* [Information shown]
※

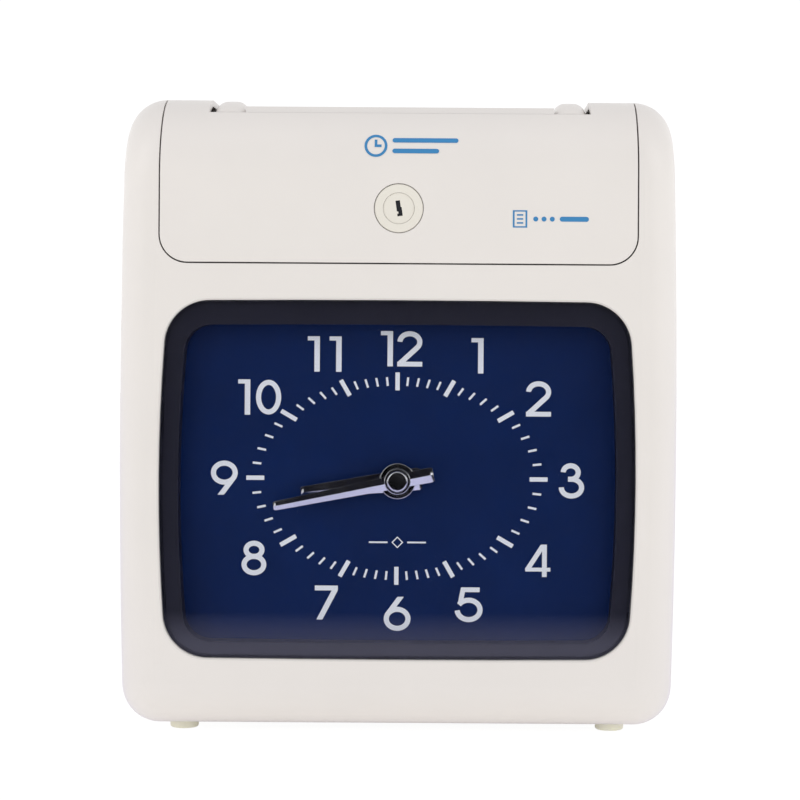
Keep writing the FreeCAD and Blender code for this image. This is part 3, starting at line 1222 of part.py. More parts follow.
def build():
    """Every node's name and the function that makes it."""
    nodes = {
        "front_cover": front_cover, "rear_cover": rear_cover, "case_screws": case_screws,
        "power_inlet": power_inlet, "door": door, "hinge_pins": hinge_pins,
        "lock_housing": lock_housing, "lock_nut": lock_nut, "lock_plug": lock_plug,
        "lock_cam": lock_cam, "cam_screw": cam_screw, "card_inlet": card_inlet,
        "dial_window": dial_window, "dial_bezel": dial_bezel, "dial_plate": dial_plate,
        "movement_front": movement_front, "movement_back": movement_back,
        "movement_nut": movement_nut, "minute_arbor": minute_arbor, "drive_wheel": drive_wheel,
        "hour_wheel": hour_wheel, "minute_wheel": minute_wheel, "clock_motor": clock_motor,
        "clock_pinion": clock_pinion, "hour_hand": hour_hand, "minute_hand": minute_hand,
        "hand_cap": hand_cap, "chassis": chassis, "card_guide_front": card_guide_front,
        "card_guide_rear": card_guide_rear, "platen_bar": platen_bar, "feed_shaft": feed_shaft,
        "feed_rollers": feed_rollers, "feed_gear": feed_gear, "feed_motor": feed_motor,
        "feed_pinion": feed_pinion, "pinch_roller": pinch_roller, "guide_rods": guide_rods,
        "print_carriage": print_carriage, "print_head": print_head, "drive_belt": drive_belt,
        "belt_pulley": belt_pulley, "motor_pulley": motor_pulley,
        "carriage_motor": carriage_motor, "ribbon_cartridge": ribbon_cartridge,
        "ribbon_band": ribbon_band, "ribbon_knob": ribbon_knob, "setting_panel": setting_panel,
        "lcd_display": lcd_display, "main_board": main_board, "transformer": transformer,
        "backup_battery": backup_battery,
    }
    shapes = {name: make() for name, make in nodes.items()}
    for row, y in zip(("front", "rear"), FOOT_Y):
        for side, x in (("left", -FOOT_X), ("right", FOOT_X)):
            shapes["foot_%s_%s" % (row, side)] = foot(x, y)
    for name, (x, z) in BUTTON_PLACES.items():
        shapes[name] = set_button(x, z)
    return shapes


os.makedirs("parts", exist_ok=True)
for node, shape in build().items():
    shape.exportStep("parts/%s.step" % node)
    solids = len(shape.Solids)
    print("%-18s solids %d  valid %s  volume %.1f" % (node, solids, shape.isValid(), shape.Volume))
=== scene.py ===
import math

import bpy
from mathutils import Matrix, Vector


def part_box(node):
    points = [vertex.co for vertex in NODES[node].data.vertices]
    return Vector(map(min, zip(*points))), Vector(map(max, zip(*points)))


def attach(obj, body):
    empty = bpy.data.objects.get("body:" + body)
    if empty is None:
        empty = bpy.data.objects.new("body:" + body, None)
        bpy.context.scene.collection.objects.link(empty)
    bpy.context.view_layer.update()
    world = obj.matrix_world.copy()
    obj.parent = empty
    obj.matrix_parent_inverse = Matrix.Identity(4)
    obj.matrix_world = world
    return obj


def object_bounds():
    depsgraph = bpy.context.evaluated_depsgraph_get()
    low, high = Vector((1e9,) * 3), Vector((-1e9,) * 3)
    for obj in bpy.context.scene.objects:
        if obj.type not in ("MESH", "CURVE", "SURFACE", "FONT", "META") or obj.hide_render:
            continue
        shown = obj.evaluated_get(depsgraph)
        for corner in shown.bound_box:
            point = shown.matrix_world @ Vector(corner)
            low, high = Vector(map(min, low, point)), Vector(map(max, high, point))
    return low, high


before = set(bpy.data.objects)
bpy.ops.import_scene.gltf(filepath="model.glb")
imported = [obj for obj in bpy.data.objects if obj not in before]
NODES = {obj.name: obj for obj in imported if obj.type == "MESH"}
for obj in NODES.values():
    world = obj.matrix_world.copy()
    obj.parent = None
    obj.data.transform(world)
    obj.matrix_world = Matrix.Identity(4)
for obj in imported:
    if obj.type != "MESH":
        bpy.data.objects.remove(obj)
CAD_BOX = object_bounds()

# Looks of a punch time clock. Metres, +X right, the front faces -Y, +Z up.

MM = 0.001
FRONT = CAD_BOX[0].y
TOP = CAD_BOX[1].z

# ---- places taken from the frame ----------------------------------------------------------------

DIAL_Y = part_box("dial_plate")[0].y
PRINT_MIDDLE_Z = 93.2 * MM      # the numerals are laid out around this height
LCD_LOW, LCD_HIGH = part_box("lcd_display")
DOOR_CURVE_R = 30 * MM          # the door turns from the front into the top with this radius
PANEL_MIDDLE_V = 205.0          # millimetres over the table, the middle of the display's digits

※

* [Written exercise] Retype, word for word, every line from the line with "return shapes" to the line with "bpy.context.view_layer.update()", inclusive. Add nothing.

* [Task solution]
    return shapes


os.makedirs("parts", exist_ok=True)
for node, shape in build().items():
    shape.exportStep("parts/%s.step" % node)
    solids = len(shape.Solids)
    print("%-18s solids %d  valid %s  volume %.1f" % (node, solids, shape.isValid(), shape.Volume))
=== scene.py ===
import math

import bpy
from mathutils import Matrix, Vector


def part_box(node):
    points = [vertex.co for vertex in NODES[node].data.vertices]
    return Vector(map(min, zip(*points))), Vector(map(max, zip(*points)))


def attach(obj, body):
    empty = bpy.data.objects.get("body:" + body)
    if empty is None:
        empty = bpy.data.objects.new("body:" + body, None)
        bpy.context.scene.collection.objects.link(empty)
    bpy.context.view_layer.update()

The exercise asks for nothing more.